» **DIRECTION**:
Extract exactly those lines that lie between the start of the material and the line with "wasm.setup();", including both boundary lines and no others.

» **GIVEN DATA**:
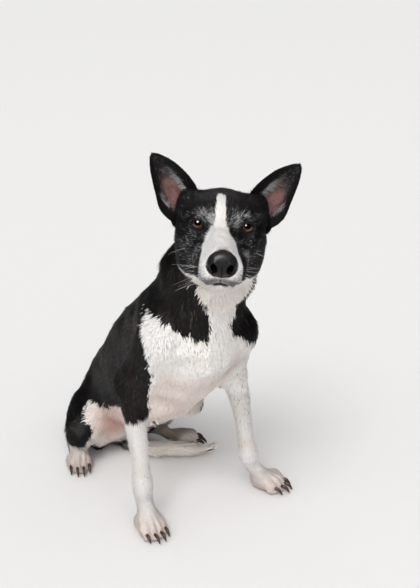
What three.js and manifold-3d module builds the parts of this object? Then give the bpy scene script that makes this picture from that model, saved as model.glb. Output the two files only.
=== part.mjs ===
// A sitting dog as a still, life-size model: a short-coated black and white shepherd mix with
// upright ears. Millimetres, +Z up, floor at z = 0. The dog faces -Y and its left side is +X.
// Flesh is one smooth field of rounded bones and muscles, meshed and parted with thin cuts.
import * as THREE from "three";
import { mergeVertices } from "three/addons/utils/BufferGeometryUtils.js";
import { LoftGeometry } from "three/addons/geometries/LoftGeometry.js";
import Module from "manifold-3d";

const wasm = await Module();
wasm.setup();

// ---------- driving dimensions, mm ----------
const GAP = 0.35; // clearance left at every cut
const EYE_RADIUS = 11;
const EYE_SPACING = 66; // between pupils
const PAW_WIDTH = 48;
const FOREPAW_LENGTH = 56; // from the heel pad's middle to the toe tips
const HINDPAW_LENGTH = 46;
const HINDPAW_WIDTH = 0.92 * PAW_WIDTH;
const FOREPAW_HEIGHT = 21; // of the knuckles' middle over the floor
const HINDPAW_HEIGHT = 18;
const PRESSED = 2; // how far the toes are pressed flat on the floor
const FIT = 3; // what lies against the flesh is cut out of it this much larger

// ---------- forms: signed distance fields ----------
const { sqrt, abs, min, max, hypot, PI, sin, cos } = Math;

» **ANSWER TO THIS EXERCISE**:
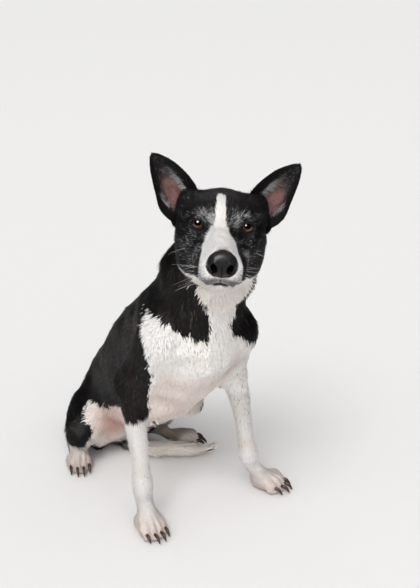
What three.js and manifold-3d module builds the parts of this object? Then give the bpy scene script that makes this picture from that model, saved as model.glb. Output the two files only.
=== part.mjs ===
// A sitting dog as a still, life-size model: a short-coated black and white shepherd mix with
// upright ears. Millimetres, +Z up, floor at z = 0. The dog faces -Y and its left side is +X.
// Flesh is one smooth field of rounded bones and muscles, meshed and parted with thin cuts.
import * as THREE from "three";
import { mergeVertices } from "three/addons/utils/BufferGeometryUtils.js";
import { LoftGeometry } from "three/addons/geometries/LoftGeometry.js";
import Module from "manifold-3d";

const wasm = await Module();
wasm.setup();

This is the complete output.